Hyperparameter optimization (HPO)
Install with stateset-agents[hpo], then:
from stateset_agents.training import TrainingConfig, TrainingProfile
from stateset_agents.training.hpo import quick_hpo
base_cfg = TrainingConfig.from_profile(
TrainingProfile.BALANCED, num_episodes=100
)
summary = await quick_hpo(
agent=agent,
environment=env,
reward_function=reward_fn,
base_config=base_cfg,
n_trials=30,
)
print(summary.best_params)
See docs/HPO_GUIDE.md and examples/hpo_training_example.py.
Custom rewards
Use the decorator for quick experiments:
from stateset_agents.core.reward import reward_function
@reward_function(weight=0.5)
async def politeness_reward(turns, context=None) -> float:
return 1.0 if any("please" in t.content.lower() for t in turns) else 0.0
Combine with built‑ins via CompositeReward.
Custom environments
Subclass Environment for task‑specific dynamics:
from stateset_agents.core.environment import Environment, EnvironmentState
from stateset_agents.core.trajectory import ConversationTurn
class MyEnv(Environment):
async def reset(self, scenario=None) -> EnvironmentState:
...
async def step(
self, state: EnvironmentState, action: ConversationTurn
):
...
Checkpoints
train(..., save_path="...") saves an agent checkpoint.
- Load later:
from stateset_agents.core.agent import load_agent_from_checkpoint
agent = await load_agent_from_checkpoint("./outputs/refund_agent")
CLI
The CLI is a thin wrapper around the Python API:
stateset-agents version
stateset-agents doctor
stateset-agents train --stub
stateset-agents train --config ./config.yaml --dry-run false --save ./outputs/ckpt
stateset-agents evaluate --checkpoint ./outputs/ckpt --message "Hello"

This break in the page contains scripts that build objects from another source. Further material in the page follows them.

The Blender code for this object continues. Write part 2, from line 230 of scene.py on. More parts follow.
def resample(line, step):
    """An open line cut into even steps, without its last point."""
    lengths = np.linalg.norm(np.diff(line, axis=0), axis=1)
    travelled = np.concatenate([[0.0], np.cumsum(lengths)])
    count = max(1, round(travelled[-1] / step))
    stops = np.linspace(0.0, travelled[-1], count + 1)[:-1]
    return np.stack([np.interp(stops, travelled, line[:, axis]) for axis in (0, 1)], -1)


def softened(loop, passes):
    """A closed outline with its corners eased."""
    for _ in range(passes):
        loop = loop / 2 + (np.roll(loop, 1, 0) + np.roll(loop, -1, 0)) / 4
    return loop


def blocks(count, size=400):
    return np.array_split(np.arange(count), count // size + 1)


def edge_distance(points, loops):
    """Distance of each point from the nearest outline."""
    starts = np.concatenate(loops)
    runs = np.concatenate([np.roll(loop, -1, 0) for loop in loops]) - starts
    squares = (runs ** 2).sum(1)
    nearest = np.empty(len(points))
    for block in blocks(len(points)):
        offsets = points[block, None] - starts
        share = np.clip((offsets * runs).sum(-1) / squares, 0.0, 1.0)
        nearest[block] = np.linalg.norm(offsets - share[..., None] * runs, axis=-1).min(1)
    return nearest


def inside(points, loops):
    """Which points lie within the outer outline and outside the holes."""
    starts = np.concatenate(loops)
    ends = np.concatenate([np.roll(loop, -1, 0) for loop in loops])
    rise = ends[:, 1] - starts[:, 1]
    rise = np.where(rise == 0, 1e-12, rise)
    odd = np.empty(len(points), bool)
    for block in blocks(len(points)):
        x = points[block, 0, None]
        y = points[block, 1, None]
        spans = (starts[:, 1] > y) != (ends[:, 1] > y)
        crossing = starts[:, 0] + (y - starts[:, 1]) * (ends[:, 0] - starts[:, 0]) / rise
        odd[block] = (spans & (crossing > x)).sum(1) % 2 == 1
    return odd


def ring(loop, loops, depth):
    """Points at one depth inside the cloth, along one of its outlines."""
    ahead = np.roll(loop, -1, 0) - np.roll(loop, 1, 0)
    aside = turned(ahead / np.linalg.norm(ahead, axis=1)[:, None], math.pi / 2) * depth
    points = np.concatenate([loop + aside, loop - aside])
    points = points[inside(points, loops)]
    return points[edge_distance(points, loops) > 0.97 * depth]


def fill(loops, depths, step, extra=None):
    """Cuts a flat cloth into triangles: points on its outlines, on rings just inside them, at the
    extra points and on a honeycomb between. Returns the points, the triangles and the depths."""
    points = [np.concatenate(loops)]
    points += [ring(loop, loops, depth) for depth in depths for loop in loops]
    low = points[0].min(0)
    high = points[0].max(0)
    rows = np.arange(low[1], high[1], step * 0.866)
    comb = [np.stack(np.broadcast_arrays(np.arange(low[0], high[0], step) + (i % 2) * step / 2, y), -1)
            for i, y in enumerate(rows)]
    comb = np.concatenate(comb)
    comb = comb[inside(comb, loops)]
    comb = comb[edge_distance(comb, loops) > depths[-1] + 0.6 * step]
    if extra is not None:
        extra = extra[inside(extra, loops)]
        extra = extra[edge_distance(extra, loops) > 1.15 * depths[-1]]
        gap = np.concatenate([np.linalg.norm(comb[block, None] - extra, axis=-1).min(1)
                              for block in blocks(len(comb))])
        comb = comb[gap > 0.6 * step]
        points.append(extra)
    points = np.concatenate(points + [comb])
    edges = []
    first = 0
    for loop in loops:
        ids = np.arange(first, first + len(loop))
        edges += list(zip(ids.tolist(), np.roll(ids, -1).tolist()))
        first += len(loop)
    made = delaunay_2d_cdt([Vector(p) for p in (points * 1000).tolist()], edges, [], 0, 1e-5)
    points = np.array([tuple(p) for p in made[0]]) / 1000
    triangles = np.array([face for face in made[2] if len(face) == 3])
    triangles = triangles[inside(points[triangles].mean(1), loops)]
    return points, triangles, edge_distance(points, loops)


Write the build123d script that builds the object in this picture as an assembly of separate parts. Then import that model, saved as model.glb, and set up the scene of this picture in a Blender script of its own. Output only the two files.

stateset-agents serve --host 0.0.0.0 --port 8001
For complex runs prefer the Python API and the examples folder.
Examples and docs
Good starting points:
examples/hello_world.py – stub mode walkthrough
examples/quick_start.py – basic agent + environment
examples/complete_grpo_training.py – end‑to‑end GRPO training
examples/train_with_gspo.py – GSPO + GSPO‑token training
examples/train_with_trl_grpo.py – Hugging Face TRL GRPO integration
Key docs:
docs/USAGE_GUIDE.md
docs/RL_FRAMEWORK_GUIDE.md
docs/GSPO_GUIDE.md
docs/OFFLINE_RL_SIM_TO_REAL_GUIDE.md
docs/HPO_GUIDE.md
docs/CLI_REFERENCE.md
docs/ARCHITECTURE.md
Contributing
See CONTRIBUTING.md. Please run pytest -q and format with black/isort before opening a PR.
License
Business Source License 1.1. Non‑production use permitted until 2029‑09‑03, then transitions to Apache 2.0. See LICENSE.